The DIY Chinese takeway

- Amy Bryant

YOU MIGHT ARGUE that a Chinese-takeaway cookbook is wholly unnecessar­y. If you’ve already got a handy local joint that delivers cracking crispy wontons and decent kung po king prawns, then the very suggestion of making those dishes from scratch may entirely miss the point of a joyful takeaway – no prep, no struggles in the kitchen, minimal washing up. And yet, a new book on the subject by Kwoklyn Wan is strangely tempting, making me want to stuff our dog-eared menu back behind the house keys and contemplat­e homemade sweet and sour pork, chez moi.

Wan is the older brother of Gok, of fashion fame, and with their sister, Oilen, they grew up running in and out of their father’s Cantonese restaurant in Leicester. Kwoklyn spent his spare time in the kitchen peeling prawns and chopping vegetables, and went on to work full-time at the family-run business. Since then he has taught martial arts, run a truckers’ café and launched a Taiwanese bubble-tea shop – but he’s happiest when wielding a wok.

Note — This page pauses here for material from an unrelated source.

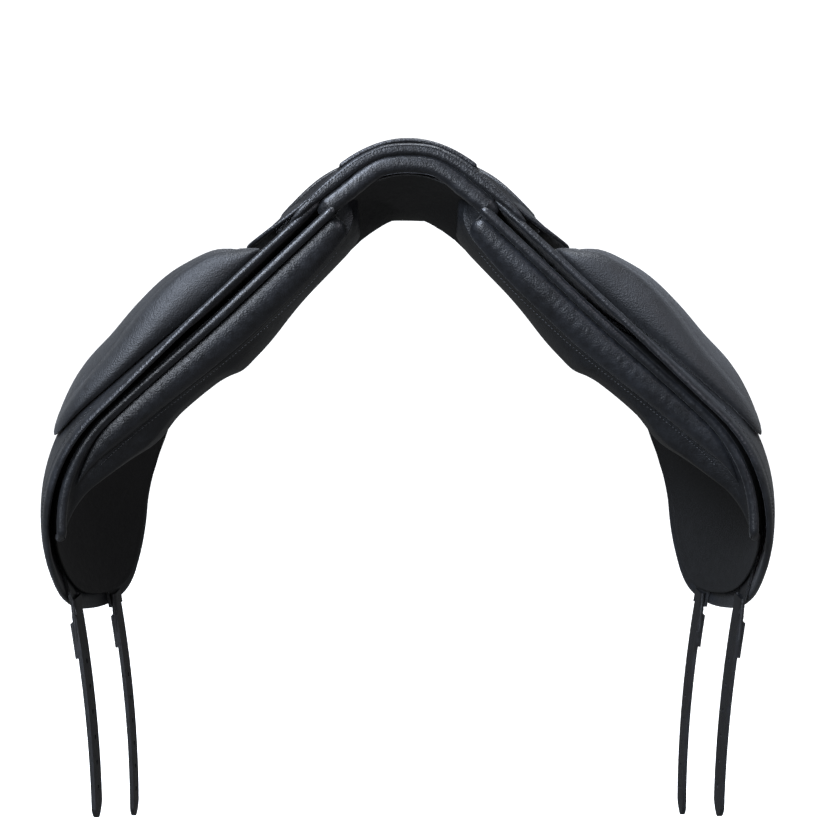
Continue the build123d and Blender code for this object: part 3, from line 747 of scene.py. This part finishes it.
class SADDLE_OT_seat(bpy.types.Operator):
    """Seat of fine hide over foam, its side welts and the cantle binding"""
    bl_idname = "saddle.seat"
    bl_label = "Seat"

    def execute(self, context):
        edge = PLAN + [(-x, y) for x, y in reversed(PLAN[1:-1])]

        def high(x, y, inset):
            seam = groove(inset, 20.0, 2.2, 1.0)
            return seat_z(x, y) + 1.5 * ease(inset / 60) + seam + 0.5 * ripple((x, y, 1), 70)

        def low(x, y, inset):
            return seat_z(x, y) - 11.0 - 4.0 * ease(inset / 20)

        seat = plate("seat", edge, (0.0, 250.0), high, low, 5.0, (30.0, 24.0, 22.0, 20.0, 18.0, 14.0, 8.0),
                     lambda x, y, z: Vector((x, y, z)), 200)
        dress(seat, "seat", "black_leather", "root", "seat_cover", "seat_foam")

        def rim(start, end):
            def path(t):
                place = start + (end - start) * t
                a = round_curve(edge, place)
                b = round_curve(edge, place + 0.002)
                along = Vector((b[0] - a[0], b[1] - a[1])).normalized()
                x, y = a[0] + along.y * 1.6, a[1] - along.x * 1.6
                return Vector((x, y, seat_z(x, y) - 1.5))
            return path
        count = len(edge)
        for name, start, end in (("near", 3.6, 9.2), ("off", count - 9.2, count - 3.6)):
            welt = tube(f"seat_welt_{name}", rim(start / count, end / count), 2.3, 120, 10)
            dress(welt, "flap", "black_leather", "root", "seat_welts")
        back = tube("cantle_binding", rim(9.2 / count, (count - 9.2) / count), 3.0, 120, 12)
        dress(back, "flap", "black_leather", "root", "cantle_binding")
        return {"FINISHED"}


def along(path, at):
    """A place on a half arch, given from -1 at the off end to 1 at the near end."""
    station = abs(at) * (len(path) - 1)
    x = smooth(station, [(i, p[0]) for i, p in enumerate(path)])
    z = smooth(station, [(i, p[1]) for i, p in enumerate(path)])
    return (x if at >= 0 else -x), z


def arch_loft(name, path, height, y_low, y_high, crease, across, along_count, power=0.8, taper=0.0):
    """A stuffed arch: an oval section carried from the off side over the pommel to the near side."""
    def place(u, v):
        at = 2 * v - 1
        x, z = along(path, at)
        x1, z1 = along(path, at + 0.01)
        out = Vector((z - z1, 0, x1 - x)).normalized()
        angle = 2 * pi * u
        close = min(1.0, sqrt(max(min(v, 1 - v), 0.0) * 30))
        deep = abs(cos(angle)) ** power * (1 if cos(angle) >= 0 else -1)
        rise = abs(sin(angle)) ** power * (1 if sin(angle) >= 0 else -1)
        fold = crease * sin(x / 1.7 + 2.5 * ripple((x, u * 9, 4), 14)) * ease((abs(at) - 0.45) / 0.3)
        y = (y_low + y_high) / 2 + ((y_high - y_low) / 2 + fold * 0.5) * deep * close
        slim = 1 - taper * ease((abs(at) - 0.7) / 0.3)
        return Vector((x, y, z)) + out * (height + fold) * slim * rise * close
    return patch(name, across, along_count, place, smooth_levels=0)


class SADDLE_OT_pommel(bpy.types.Operator):
    """Pommel facing and dome band, padded gullet roll and the lining of the channel"""
    bl_idname = "saddle.pommel"
    bl_label = "Pommel and gullet"

    def execute(self, context):
        def lining(u, v):
            at = 2 * u - 1
            y = 6.0 + 425.0 * v ** 1.6
            deep = ease((y - 6.0) / 110.0)
            fx, fz = along(RIM_PATH, at)
            bx, bz = along(DEEP_PATH, at)
            x = fx * (1 - deep) + bx * deep
            z = fz * (1 - deep) + bz * deep + 0.068 * max(y - 116.0, 0.0)
            z += 14 * ease((y - 150) / 100) * ease((abs(at) - 0.6) / 0.4)
            return Vector((x, y, min(z, ceiling_z(x, y) - 1.5) + 0.4 * ripple((fx, y, z), 22)))

        def band(lift, reach):
            def path(t):
                x = reach * (2 * t - 1)
                return Vector((x, 0.4 - 0.3 * lift, seat_z(x, 3.0) + lift))
            return path

        facing = arch_loft("pommel_facing", FACING_PATH, 5.2, -3.2, 9.0, 0.0, 32, 220, 0.7, 0.55)
        dress(facing, "flap", "black_leather", "root", "pommel_binding")
        for number, lift in enumerate((-2.4, -5.6)):
            welt = tube(f"dome_band_{number}", band(lift, 58.0 - 1.5 * number), 2.1, 90, 12)
            dress(welt, "seat", "black_leather", "root")
        roll = arch_loft("gullet_roll", ROLL_PATH, 8.0, -2.4, 14.0, 0.12, 40, 420)
        dress(roll, "soft", "soft_leather", "root", "gullet_roll")
        piece = patch("channel_lining", 120, 90, lining, smooth_levels=0)
        wall = piece.modifiers.new("hide", "SOLIDIFY")
        wall.thickness = 0.0018
        wall.offset = 0.0
        # The channel lining takes the lining leather, darkened with painted shade.
        dress(piece, "lining", "soft_leather", "root", "channel_lining")
        return {"FINISHED"}


class SADDLE_OT_stitching(bpy.types.Operator):
    """Rows of waxed thread along the seams"""
    bl_idname = "saddle.stitching"
    bl_label = "Stitching"

    def execute(self, context):
        pitch = context.scene.saddle_sizes.stitch

        def edge_line(edge, middle, inset, height, start=0.0, end=1.0):
            def path(t):
                a, b = round_curve(edge, start + (end - start) * t)
                arm = Vector((middle[0] - a, middle[1] - b)).normalized() * inset
                return side(b + arm.y, a + arm.x, height(a + arm.x, b + arm.y))

            def out(t):
                a, b = round_curve(edge, start + (end - start) * t)
                return side(b, a, 5) - side(b, a, 0)
            points = [path(i / 60) for i in range(61)]
            length = sum((b - a).length for a, b in zip(points, points[1:]))
            return path, length, out

        def gusset_row(share, off, start, end):
            def path(t):
                down = start + (end - start) * t
                return gusset_put(share, down, off)

            def out(t):
                down = start + (end - start) * t
                return gusset_put(share, down, off + 4) - gusset_put(share, down, off)
            return path, end - start, out

        def arch_row(line, lift, y, way):
            def path(t):
                x, z = along(line, (2 * t - 1) * 0.88)
                return Vector((x, y, z + lift))
            return path, line[-1][0] * 2.3, lambda t: Vector(way)

        flap_edge = in_fall(FLAP_EDGE_YZ)
        for name, sign in SIDES:
            rows = [edge_line(flap_edge, FLAP_MIDDLE, inset, lambda y, down: FLAP_TOP_OFF - 0.4, 0.13, 0.85)
                    for inset in (11.0, 16.0)]
            piece = stitches(f"flap_thread_{name}", rows, sign, pitch)
            dress(piece, "thread", "black_leather", f"flap_{name}")
            rows = [edge_line(SKIRT_EDGE, SKIRT_MIDDLE, 5.0, lambda y, down: skirt_stand(y, down) + 3.1,
                              0.05, 0.62)]
            piece = stitches(f"skirt_thread_{name}", rows, sign, pitch)
            dress(piece, "thread", "black_leather", f"skirt_{name}")
            rows = [gusset_row(1.06, 0.6, 30, 318), gusset_row(-0.03, 1.2, 30, 330)]
            piece = stitches(f"gusset_thread_{name}", rows, sign, pitch)
            dress(piece, "thread", "soft_leather", "root")
        rows = [arch_row(FACING_PATH, 2.6, -3.4, (0, -1, 0.2)),
                arch_row(ROLL_PATH, -8.2, 2.0, (0, -1, -0.5))]
        piece = stitches("pommel_thread", rows, 1.0, 3.0)
        dress(piece, "thread", "black_leather", "root")
        return {"FINISHED"}


class SADDLE_OT_billet_tops(bpy.types.Operator):
    """The top length of each girth strap, from under the flap to its hanging part"""
    bl_idname = "saddle.billet_tops"
    bl_label = "Billet tops"

    def execute(self, context):
        for name, sign in SIDES:
            for place in ("front", "rear"):
                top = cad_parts[f"billet_{place}_{name}"]
                corners = [top.matrix_world @ vert.co for vert in top.data.vertices]
                high = max(corner.z for corner in corners)
                low = min(corner.z for corner in corners)
                near = [corner for corner in corners if corner.z > high - 0.006]
                far = [corner for corner in corners if corner.z < low + 0.03]
                head = sum(near, Vector()) / len(near)
                tail = sum(far, Vector()) / len(far)
                lean = (tail - head).x / (tail - head).z

                def section(u, v):
                    angle = 2 * pi * u
                    z = high + 0.016 - 0.04 * v
                    wide = abs(cos(angle)) ** 0.35 * (1 if cos(angle) >= 0 else -1)
                    thick = abs(sin(angle)) ** 0.7 * (1 if sin(angle) >= 0 else -1)
                    x = head.x + lean * (z - head.z) + 0.0026 * thick
                    y = head.y + 0.0131 * wide
                    return Vector((x / MM, y / MM + RACK_Y, z / MM - RACK_DROP))
                strap = patch(f"billet_top_{place}_{name}", 48, 24, section, 1.0, 0)
                dress(strap, "billet", "billet_leather", None)
                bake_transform(strap)
        return {"FINISHED"}


class SADDLE_OT_fittings(bpy.types.Operator):
    """Finishes for the metal, timber, web and strap pieces of the frame"""
    bl_idname = "saddle.fittings"
    bl_label = "Fittings"

    def execute(self, context):
        finishes = (("billet", "billet"), ("stirrup", "steel"), ("thumb", "steel"), ("catch", "steel"),
                    ("bar_rivets", "steel"), ("head_plate", "steel"), ("tree_springs", "steel"),
                    ("saddle_studs", "nickel"), ("straining", "web"), ("tree", "ply"))
        for node_name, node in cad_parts.items():
            for start, key in finishes:
                if node_name.startswith(start):
                    node.data.materials.clear()
                    node.data.materials.append(material_for(key))
                    break
        return {"FINISHED"}


class SADDLE_OT_stage(bpy.types.Operator):
    """Pale round floor and wall, soft lights, and the camera in front of the pommel"""
    bl_idname = "saddle.stage"
    bl_label = "Stage"

    def execute(self, context):
        scene = context.scene
        low = CAD_BOX[0][2] - 0.12
        bm = bmesh.new()
        profile = [bm.verts.new((0.0, 0.0, low)), bm.verts.new((4.5, 0.0, low))]
        for step in range(1, 13):
            bend = pi / 2 * step / 12
            profile.append(bm.verts.new((4.5 + 1.5 * sin(bend), 0.0, low + 1.5 * (1 - cos(bend)))))
        profile.append(bm.verts.new((6.0, 0.0, low + 12.0)))
        edges = [bm.edges.new(pair) for pair in zip(profile, profile[1:])]
        bmesh.ops.spin(bm, geom=profile + edges, cent=(0, 0, 0), axis=(0, 0, 1), angle=2 * pi, steps=72,
                       use_merge=True)
        bmesh.ops.remove_doubles(bm, verts=bm.verts, dist=0.001)
        floor = finish_mesh("floor", bm)
        material, tree, shader, place = start_material("pale_floor", Roughness=0.9, Emission_Strength=0.95)
        shader.inputs["Emission Color"].default_value = linear("#fafafa")
        speck = add_node(tree, "ShaderNodeTexNoise", [(place, "Vector")], Scale=3.0, Detail=3.0)
        colour = mix_colours(tree, speck.outputs["Fac"], "#f4f4f2", "#fbfbfa")
        tree.links.new(colour.outputs["Color"], shader.inputs["Base Color"])
        floor.data.materials.append(material)
        floor.visible_diffuse = False
        floor.visible_glossy = False

        world = bpy.data.worlds.new("soft_room")
        scene.world = world
        world.use_nodes = True
        world.node_tree.nodes["Background"].inputs["Color"].default_value = linear("#f2f5f8")
        world.node_tree.nodes["Background"].inputs["Strength"].default_value = 0.16

        def softbox(name, place, aim, size, power, tint):
            light = bpy.data.lights.new(name, "AREA")
            light.energy = power
            light.size = size
            light.color = linear(tint)[:3]
            holder = bpy.data.objects.new(name, light)
            scene.collection.objects.link(holder)
            holder.location = place
            holder.rotation_euler = (Vector(aim) - Vector(place)).to_track_quat("-Z", "Y").to_euler()
        softbox("window", (-1.4, -2.0, 1.5), (0, 0, -0.1), 0.9, 135, "#e0ebff")
        softbox("ceiling", (0.2, -0.5, 2.0), (0, 0, 0), 1.0, 60, "#f0f6ff")
        softbox("front", (-0.9, -2.4, 0.25), (0, 0, -0.15), 0.9, 36, "#ecf3ff")
        softbox("fill", (1.8, -1.9, 0.5), (0, 0, -0.1), 0.7, 16, "#ece8f4")

        camera = bpy.data.cameras.new("camera")
        camera.sensor_width = 36.0
        camera.lens = CAMERA_LENS
        camera.clip_end = 50.0
        holder = bpy.data.objects.new("camera", camera)
        scene.collection.objects.link(holder)
        holder.location = CAMERA_AT
        holder.rotation_euler = (radians(90.0 - CAMERA_PITCH), 0.0, radians(CAMERA_PAN))
        scene.camera = holder
        scene.view_settings.view_transform = "Standard"
        return {"FINISHED"}


STEPS = ("stage", "flaps", "under_flaps", "blocks", "skirts", "panels", "gussets", "seat", "pommel",
         "stitching", "billet_tops", "fittings")


class SADDLE_PT_maker(bpy.types.Panel):
    """Lists the saddle's sizes, colours and pieces"""
    bl_idname = "SADDLE_PT_maker"
    bl_label = "Riding saddle"
    bl_space_type = "VIEW_3D"
    bl_region_type = "UI"
    bl_category = "Saddle"

    def draw(self, context):
        for group in (context.scene.saddle_sizes, context.scene.saddle_colours):
            for name in group.__annotations__:
                self.layout.prop(group, name)
        for step in STEPS:
            self.layout.operator(f"saddle.{step}")


CLASSES = (SaddleColours, SaddleSizes, SADDLE_OT_flaps, SADDLE_OT_under_flaps, SADDLE_OT_blocks,
           SADDLE_OT_skirts, SADDLE_OT_panels, SADDLE_OT_gussets, SADDLE_OT_seat, SADDLE_OT_pommel,
           SADDLE_OT_stitching, SADDLE_OT_billet_tops, SADDLE_OT_fittings, SADDLE_OT_stage, SADDLE_PT_maker)


def register():
    for cls in CLASSES:
        bpy.utils.register_class(cls)
    bpy.types.Scene.saddle_colours = bpy.props.PointerProperty(type=SaddleColours)
    bpy.types.Scene.saddle_sizes = bpy.props.PointerProperty(type=SaddleSizes)


def unregister():
    del bpy.types.Scene.saddle_sizes
    del bpy.types.Scene.saddle_colours
    for cls in reversed(CLASSES):
        bpy.utils.unregister_class(cls)


def main():
    register()
    for step in STEPS:
        getattr(bpy.ops.saddle, step)()


if __name__ == "__main__":
    main()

Many of his dishes in Chinese Takeaway Cookbook (Hardie Grant, £15), take five to 10 minutes to prepare and a similar time to cook – Wan’s argument being that it’s possible to knock up a bowl of shredded crispy chicken or Singapore rice noodles in the time it takes to phone in an order and wait for the doorbell. Freshly made and seasoned to your own taste, it’s arguably a cheaper and healthier route to dinner, too.